Saria SE & Co. KG (written as SARIA) is a family-run international group of companies with over 200 locations in 26 countries and 13,000 employees. The SARIA Group is headquartered in Selm.

== Description ==
With various activities and subsidiaries, the group of companies is active in agriculture, animal feed, food, and pharmaceutical industries as a service provider and manufacturer of quality products.

The group's main activities focus on the collection and processing of organic waste and animal by-products. In this way, the group has been contributing to the circular economy for decades.

SARIA is part of the RETHMANN Group.

==History==
RETHMANN first became active in the field of recycling animal by-products when it took over the firm "Gebr. Schaap" in Marl, Germany in 1977. SARIA Bio-Industries AG & Co. KG was then founded in 1998 as an independent division of the RETHMANN Group.

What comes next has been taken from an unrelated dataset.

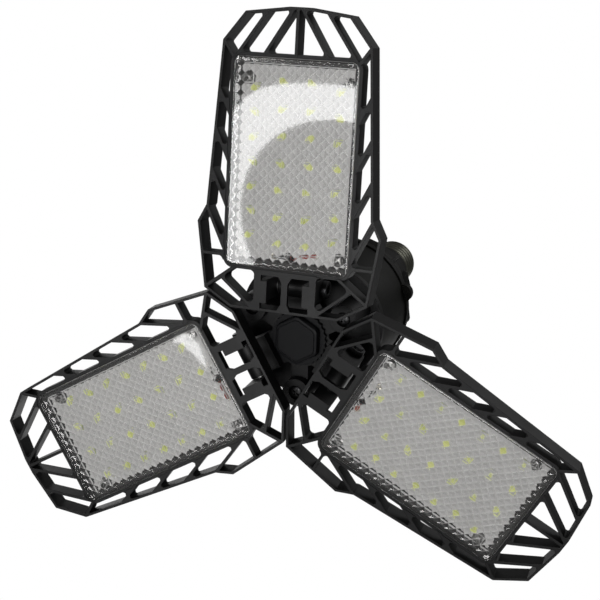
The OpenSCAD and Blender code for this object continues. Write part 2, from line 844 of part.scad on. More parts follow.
// Half of the lip's height belongs to the housing, half to the cone
lip_joint = housing_top - lip_h / 2;
lug_screw_reach = lug_reach - lug_head_r - lug_rim;
cone_foot_r = lip_r - lip_bevel - 0.4;

module at_lugs(reach) {
    rotate([0, 0, lug_turn]) at_posts(reach) children();
}

// One layer of the three lugs, on a ring that lies inside the lip
module lip_lugs(from, h) {
    translate([0, 0, from]) linear_extrude(h) difference() {
        union() {
            circle(lip_r - lug_root, $fn = 96);
            for (a = post_azimuths) rotate(a + lug_turn)
                translate([lug_reach - lip_lug_r, 0]) circle(lip_lug_r, $fn = 48);
        }
        circle(housing_r - housing_wall / 2, $fn = 96);
    }
}

// Blind holes for the screws of the lugs, through the cone's lip and into the housing's
module lug_screw_holes() {
    at_lugs(lug_screw_reach) translate([0, 0, housing_top - lip_h + lug_floor])
        cylinder(r = lug_screw_r + seat_gap / 2, h = lip_h, $fn = 32);
}

module driver_housing() {
    w = housing_wall;
    ledge = driver_seat + driver_t;
    color(hub_colour) difference() {
        union() {
            rotate_extrude($fn = 96) polygon([
                [housing_front_r, housing_front], [housing_r, housing_top - lip_h],
                [lip_r, housing_top - lip_h], [lip_r, lip_joint], [housing_r - w, lip_joint],
                [housing_r - w, ledge + ledge_h], [housing_r - w - ledge_w, ledge + ledge_h],
                [housing_r - w - ledge_w, ledge], [housing_front_r - w + ledge_slack, ledge],
                [housing_front_r - w, housing_front]]);
            lip_lugs(housing_top - lip_h, lip_h / 2);
        }
        lug_screw_holes();
    }
}

module housing_cone() {
    w = housing_wall;
    color(hub_colour) difference() {
        union() {
            rotate_extrude($fn = 96) polygon([
                [lip_r, lip_joint], [lip_r, housing_top - lip_bevel],
                [lip_r - lip_bevel, housing_top], [neck_r, cone_top], [neck_top_r, collar_foot],
                [neck_top_r - w, collar_foot], [neck_r - w, cone_top],
                [housing_r - 2 * w, housing_top - w], [housing_r - 2 * w, lip_joint - spigot_h],
                [housing_r - w - seat_gap, lip_joint - spigot_h],
                [housing_r - w - seat_gap, lip_joint]]);
            lip_lugs(lip_joint, lip_h / 2 - lip_bevel);
            // Ribs down the cone
            for (k = [0 : cone_ribs_n - 1]) rotate([90, 0, 360 * (k + 0.5) / cone_ribs_n])
                translate([0, 0, -cone_rib_t / 2]) linear_extrude(cone_rib_t) polygon([
                    [cone_foot_r - w, housing_top - 0.5], [cone_foot_r, housing_top - 0.5],
                    [cone_foot_r, housing_top + cone_rib_h * cone_h / (cone_foot_r - neck_r)],
                    [neck_r + cone_rib_h, cone_top], [neck_r - 1, cone_top + 2 * cone_rib_h],
                    [neck_r - 1, cone_top]]);
        }
        lug_screw_holes();
        // Spot faces for the heads of the lug screws
        at_lugs(lug_screw_reach) translate([0, 0, housing_top - lip_bevel])
            cylinder(r = lug_head_r + seat_gap, h = lug_head_h + 1, $fn = 32);
    }
}

module lug_screws() {
    shank = lip_h - lip_bevel - lug_floor - seat_gap;
    color(metal_colour) at_lugs(lug_screw_reach) {
        translate([0, 0, housing_top - lip_bevel - shank])
            cylinder(r = lug_screw_r, h = shank, $fn = 32);
        translate([0, 0, housing_top - lip_bevel]) cylinder(r = lug_head_r, h = lug_head_h, $fn = 32);
    }
}

module driver_board() {
    color([0.1, 0.32, 0.16]) translate([0, 0, driver_seat])
        cylinder(r = housing_r - housing_wall - 0.5 - housing_draft - seat_gap, h = driver_t);
}

// Transformer, two capacitors and a choke that stand on the driver board
module driver_parts() {
    color([0.25, 0.25, 0.28]) translate([0, 0, driver_seat]) mirror([0, 0, 1]) {
        translate([-transformer_w / 2, -transformer_w / 2, 0])
            cube([transformer_w, transformer_w, transformer_h]);
        for (a = [-capacitor_turn, capacitor_turn]) rotate([0, 0, a])
            translate([capacitor_reach, 0, 0]) cylinder(r = capacitor_r, h = capacitor_h);
        translate([-choke_reach, 0, 0]) cylinder(r = choke_r, h = choke_h);
    }
}

// ---- Screw base ----

module base_collar() {
    color([0.08, 0.08, 0.085]) {
        translate([0, 0, collar_foot]) cylinder(r1 = collar_r, r2 = collar_r - 0.8, h = collar_h);
        cylinder(r = shell_r - shell_wall - seat_gap, h = shell_h - 3);
    }
}

module screw_shell() {
    w = shell_wall;
    color(metal_colour) rotate_extrude($fn = 96) polygon([
        [shell_r, 0], [shell_r, shell_h - 1.5], [shell_r - 1.5, shell_h],
        [shell_mouth_r, shell_h], [shell_mouth_r, shell_h - w], [shell_r - 1.5 - w / 2, shell_h - w],
        [shell_r - w, shell_h - 1.5 - w / 2], [shell_r - w, 0]]);
}

module base_insulator() {
    color([0.05, 0.05, 0.06]) translate([0, 0, shell_h])
        rotate_extrude() polygon([[0, 0], [shell_mouth_r + 0.5, 0],
            [shell_mouth_r - 0.5, insulator_h * 0.5], [contact_r + 0.6, insulator_h], [0, insulator_h]]);
}

module centre_contact() {
    color([0.75, 0.72, 0.62]) translate([0, 0, shell_h + insulator_h])
        cylinder(r1 = contact_r, r2 = contact_r - 1.6, h = contact_h);
}

// ---- Choice of node ----
screw_shell();
base_insulator();
centre_contact();
base_collar();
driver_housing();
housing_cone();
housing_cover();
lug_screws();
hub_body();
lock_ring();
hex_cap();
post_screws();
driver_board();
driver_parts();
hub_grommets();
panel_frame(0);  // frame_front
panel_frame(1);  // frame_right
panel_frame(2);  // frame_left
lens(0);  // lens_front
lens(1);  // lens_right
lens(2);  // lens_left
gasket(0);  // gasket_front
gasket(1);  // gasket_right
gasket(2);  // gasket_left
light_board(0);  // light_board_front
light_board(1);  // light_board_right
light_board(2);  // light_board_left
chips(0);  // chips_front
chips(1);  // chips_right
chips(2);  // chips_left
board_screws(0);  // board_screws_front
board_screws(1);  // board_screws_right
board_screws(2);  // board_screws_left
lead_grommet(0);  // lead_grommet_front
lead_grommet(1);  // lead_grommet_right
lead_grommet(2);  // lead_grommet_left
lead_ends(0);  // lead_ends_front
lead_ends(1);  // lead_ends_right
lead_ends(2);  // lead_ends_left
hinge_bolt(0);  // hinge_bolt_front
hinge_bolt(1);  // hinge_bolt_right
hinge_bolt(2);  // hinge_bolt_left
hinge_nut(0);  // hinge_nut_front
hinge_nut(1);  // hinge_nut_right
hinge_nut(2);  // hinge_nut_left
washers(0);  // washers_front
washers(1);  // washers_right
washers(2);  // washers_left
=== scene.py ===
# %% [markdown]
# # A folding three-panel garage light
# The light screws into a lampholder and opens like a three-leaved flower. Its pieces come
# from a solid model that also holds the hinges, so every piece here is placed by that
# model and never by eye. This lesson gives the pieces their finishes, and it replaces the
# plain ones with detailed ones: prismatic lenses, light chips, screws, leads and threads.

# %% Load the fixed frame
import json
import math
from functools import partial

import bmesh
import bpy
from mathutils import Matrix, Vector


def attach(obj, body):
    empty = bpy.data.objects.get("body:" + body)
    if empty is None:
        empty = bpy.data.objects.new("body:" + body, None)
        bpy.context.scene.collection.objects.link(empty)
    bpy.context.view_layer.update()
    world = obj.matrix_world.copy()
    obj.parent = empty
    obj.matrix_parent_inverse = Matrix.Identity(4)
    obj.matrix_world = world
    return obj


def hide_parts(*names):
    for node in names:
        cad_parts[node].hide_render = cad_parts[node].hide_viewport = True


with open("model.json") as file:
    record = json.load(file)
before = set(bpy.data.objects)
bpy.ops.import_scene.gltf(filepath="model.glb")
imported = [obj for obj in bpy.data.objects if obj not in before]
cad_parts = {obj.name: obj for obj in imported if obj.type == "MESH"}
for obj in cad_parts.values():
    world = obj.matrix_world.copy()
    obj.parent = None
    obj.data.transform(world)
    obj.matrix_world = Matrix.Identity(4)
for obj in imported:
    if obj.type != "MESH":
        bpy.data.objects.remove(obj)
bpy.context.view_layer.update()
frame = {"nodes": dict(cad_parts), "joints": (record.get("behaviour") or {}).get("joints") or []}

MM = 0.001
WHITE = (1.0, 1.0, 1.0, 1.0)
PANELS = ("front", "right", "left")
nodes = frame["nodes"]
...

The new company united all of the Group's activities within the product and service segments that had previously been run by a number of companies including RETHMANN TBA GmbH & Co. KG.

Processing plants were already being operated at the time of the company's foundation in:
- Germany (7 plants)
- Austria (1 plant)
- Czech Republic (1 plant)
- France (10 plants, previously Soporga and SFM)
- Spain (1 plant)
- Poland (1 plant)

Since 1998, the company has been steadily growing in size by expanding into new areas, extending existing processing plants, and by taking over existing companies operating in the same sector of business. The company now operates approximately 200 sites which are located in 26 countries worldwide. A milestone in the company's history was, for example, when it put Germany's first ever plant into operation in 2001 to produce biodiesel from animal fat. This plant is located in Malchin, Germany. Further plants have followed, with vegetable oils now also being used to produce biofuels.

==De Mulder Group Acquisition==
In 2011 the group acquired a controlling 51% interest in Prosper De Mulder Group, the UK's largest company associated with animal by-products. Members of the founder's family controlled the remaining share. In February 2016, SARIA purchased the remaining 49% of shares from the De Mulder Family.